This review is from 2022. ‘A Christmas Carol-ish’ transfers to the West End in 2024, with Martha Howe-Douglas replacing Sarah Hadland.
Among a welter of sometimes hamfisted, sometimes magical, adaptations of Dickens’s ‘A Christmas Carol’ in London this year (currently 11 and counting), the one at Soho Theatre is a real breath of fresh wintry air. Cos it’s not really an adaptation of ‘A Christmas Carol’.
On the pretext of the Dickens Estate not granting him the rights to the story, self-styled ‘Yorkshire Pudding’ Mr Swallow (comedian Nick Mohammed as seen in ‘Ted Lasso’) is forced to replace Scrooge with Santa, Jacob Marley with an elf and everyone else, including Rudolph Hess the reindeer, with paid-by-the line sidekick Jonathan. There are constant interruptions from P&O Ferries singer Rochelle (Sarah Hadland), who’s waiting for a call from Lloyd Webber, some mountaineering, and the birth of Jesus interrupted by a song about a woman in a relationship with a 25-stone turkey.
If this all sounds a bit ‘adult panto’, fret ye not.

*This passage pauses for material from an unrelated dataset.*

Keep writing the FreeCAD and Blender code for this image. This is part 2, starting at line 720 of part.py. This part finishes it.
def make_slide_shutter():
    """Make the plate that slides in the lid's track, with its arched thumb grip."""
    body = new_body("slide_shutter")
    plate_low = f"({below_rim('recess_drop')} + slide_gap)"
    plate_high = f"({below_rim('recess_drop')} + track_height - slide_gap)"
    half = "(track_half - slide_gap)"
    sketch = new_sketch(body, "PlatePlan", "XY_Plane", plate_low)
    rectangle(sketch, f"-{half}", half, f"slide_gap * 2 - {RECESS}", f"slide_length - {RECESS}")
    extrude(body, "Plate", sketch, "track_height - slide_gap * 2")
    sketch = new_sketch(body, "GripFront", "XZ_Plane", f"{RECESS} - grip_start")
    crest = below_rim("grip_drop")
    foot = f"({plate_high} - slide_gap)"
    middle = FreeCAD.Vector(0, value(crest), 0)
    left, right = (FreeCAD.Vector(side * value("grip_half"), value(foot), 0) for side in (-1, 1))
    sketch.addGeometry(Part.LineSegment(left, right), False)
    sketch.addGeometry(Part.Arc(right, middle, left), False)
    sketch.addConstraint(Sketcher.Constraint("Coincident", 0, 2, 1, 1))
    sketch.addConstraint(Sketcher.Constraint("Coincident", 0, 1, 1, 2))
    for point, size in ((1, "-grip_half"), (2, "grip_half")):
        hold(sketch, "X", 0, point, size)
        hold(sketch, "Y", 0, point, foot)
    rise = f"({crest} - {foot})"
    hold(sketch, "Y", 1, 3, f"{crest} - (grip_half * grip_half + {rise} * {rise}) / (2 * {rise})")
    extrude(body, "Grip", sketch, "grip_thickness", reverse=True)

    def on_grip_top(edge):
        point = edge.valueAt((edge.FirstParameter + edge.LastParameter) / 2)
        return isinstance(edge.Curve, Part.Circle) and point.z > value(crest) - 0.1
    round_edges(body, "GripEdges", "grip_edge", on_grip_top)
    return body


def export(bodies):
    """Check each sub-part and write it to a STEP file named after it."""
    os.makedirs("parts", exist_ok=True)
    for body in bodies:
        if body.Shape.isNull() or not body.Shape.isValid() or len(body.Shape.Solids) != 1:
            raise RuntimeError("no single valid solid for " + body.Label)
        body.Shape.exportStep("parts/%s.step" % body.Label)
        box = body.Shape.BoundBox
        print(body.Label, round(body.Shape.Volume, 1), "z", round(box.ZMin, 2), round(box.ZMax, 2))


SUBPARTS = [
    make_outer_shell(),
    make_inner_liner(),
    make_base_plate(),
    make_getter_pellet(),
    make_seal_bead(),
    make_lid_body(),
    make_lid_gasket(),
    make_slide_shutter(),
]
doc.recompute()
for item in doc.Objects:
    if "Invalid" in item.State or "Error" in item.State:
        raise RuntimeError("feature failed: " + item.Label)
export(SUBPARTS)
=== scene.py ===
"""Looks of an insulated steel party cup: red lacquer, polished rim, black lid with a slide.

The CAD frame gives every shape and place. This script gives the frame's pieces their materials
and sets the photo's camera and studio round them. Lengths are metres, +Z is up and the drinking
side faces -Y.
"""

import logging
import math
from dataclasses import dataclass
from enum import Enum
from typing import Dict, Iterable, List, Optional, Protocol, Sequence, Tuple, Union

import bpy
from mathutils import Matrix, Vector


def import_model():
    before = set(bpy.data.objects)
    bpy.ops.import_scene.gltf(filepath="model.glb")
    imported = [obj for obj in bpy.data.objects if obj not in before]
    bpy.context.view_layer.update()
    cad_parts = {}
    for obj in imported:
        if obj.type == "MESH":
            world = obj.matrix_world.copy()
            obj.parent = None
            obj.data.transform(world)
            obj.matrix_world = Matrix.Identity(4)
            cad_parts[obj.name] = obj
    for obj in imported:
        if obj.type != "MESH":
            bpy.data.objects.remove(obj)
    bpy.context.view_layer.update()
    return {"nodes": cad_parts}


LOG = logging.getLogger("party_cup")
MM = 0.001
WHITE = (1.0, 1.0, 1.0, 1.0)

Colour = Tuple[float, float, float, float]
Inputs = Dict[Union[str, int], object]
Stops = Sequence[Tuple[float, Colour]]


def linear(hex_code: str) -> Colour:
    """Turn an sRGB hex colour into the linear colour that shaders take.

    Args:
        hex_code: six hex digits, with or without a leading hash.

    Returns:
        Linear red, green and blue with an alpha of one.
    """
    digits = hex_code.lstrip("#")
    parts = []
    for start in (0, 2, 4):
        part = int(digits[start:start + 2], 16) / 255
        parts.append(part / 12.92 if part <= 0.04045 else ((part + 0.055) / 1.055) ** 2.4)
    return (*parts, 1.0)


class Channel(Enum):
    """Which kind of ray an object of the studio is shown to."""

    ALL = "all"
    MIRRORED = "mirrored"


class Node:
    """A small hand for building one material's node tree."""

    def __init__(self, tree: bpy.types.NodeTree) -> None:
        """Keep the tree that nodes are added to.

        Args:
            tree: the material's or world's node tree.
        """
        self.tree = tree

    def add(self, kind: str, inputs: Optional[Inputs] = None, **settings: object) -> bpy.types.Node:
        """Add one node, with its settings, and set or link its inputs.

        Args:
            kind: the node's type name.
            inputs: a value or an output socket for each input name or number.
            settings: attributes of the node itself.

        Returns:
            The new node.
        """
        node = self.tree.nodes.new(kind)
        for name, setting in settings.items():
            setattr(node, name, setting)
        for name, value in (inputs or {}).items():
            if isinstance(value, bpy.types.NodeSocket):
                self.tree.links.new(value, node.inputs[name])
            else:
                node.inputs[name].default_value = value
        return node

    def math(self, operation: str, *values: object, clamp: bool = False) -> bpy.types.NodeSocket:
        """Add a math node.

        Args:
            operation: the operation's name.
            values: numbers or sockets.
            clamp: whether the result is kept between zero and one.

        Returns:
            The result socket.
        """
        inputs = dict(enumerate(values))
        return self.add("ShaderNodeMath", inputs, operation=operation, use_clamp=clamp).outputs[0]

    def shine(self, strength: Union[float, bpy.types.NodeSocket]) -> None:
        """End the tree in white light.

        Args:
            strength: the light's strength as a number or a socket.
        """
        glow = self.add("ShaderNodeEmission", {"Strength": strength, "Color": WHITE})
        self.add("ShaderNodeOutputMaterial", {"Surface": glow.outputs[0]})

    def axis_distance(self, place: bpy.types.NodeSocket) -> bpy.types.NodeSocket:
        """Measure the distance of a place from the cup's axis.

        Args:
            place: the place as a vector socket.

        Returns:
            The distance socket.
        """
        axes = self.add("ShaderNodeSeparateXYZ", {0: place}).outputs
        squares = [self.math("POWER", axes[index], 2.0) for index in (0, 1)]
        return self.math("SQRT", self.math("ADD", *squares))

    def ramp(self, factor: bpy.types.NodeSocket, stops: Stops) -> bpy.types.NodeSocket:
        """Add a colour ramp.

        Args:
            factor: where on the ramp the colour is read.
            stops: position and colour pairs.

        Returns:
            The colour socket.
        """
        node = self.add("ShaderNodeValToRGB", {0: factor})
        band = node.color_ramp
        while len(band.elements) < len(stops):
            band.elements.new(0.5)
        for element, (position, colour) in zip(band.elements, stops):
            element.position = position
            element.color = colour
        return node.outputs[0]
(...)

There are no references to chemsex or Matt Hancock. You can take the bigger kids along, no problem. It’s more a deconstruction of the seasonal ritual of the stage version of ‘A Christmas Carol’. Mohammed goes full Count Arthur Strong with his Scrooge – ‘But fateful schpiiiiirrrrriiiitttt’. When the ghost of Elf Marley warns him ‘You will be haunted by three spirits’, Scrooge/Santa asks, ‘Can I just check: does that include you?’ Tiny Tim is dispensed with entirely, the cast are confused by the space-time continuum of the flashback sequences and whether Angela Lansbury has died in the future, and there is good use of ‘Christmas Carol’ prop du jour, the Victorian front door on wheels.
‘A Christmas Carol-ish…’ could have been horrendously Footlights, but Mohammed, Hadland, David Elms, Kieran Hodgson can all really act, dance and sing. Hodgson’s performance in German of ‘Stille Nacht is both lovely and inexplicably hilarious. Topically, Mr Swallow’s Santa is obsessed with cutting staff costs and outsourcing, trampling on presents like Boris at a toddler’s party, and, really, if you’re ever going to mash up Santa and Scrooge on the London stage, this is the year to do it. They’re doing three performances a day on some dates, so they will be properly bloody knackered by the end of it. Fair play to them. Go and see it.
Should be compulsory Christmas afternoon TV viewing.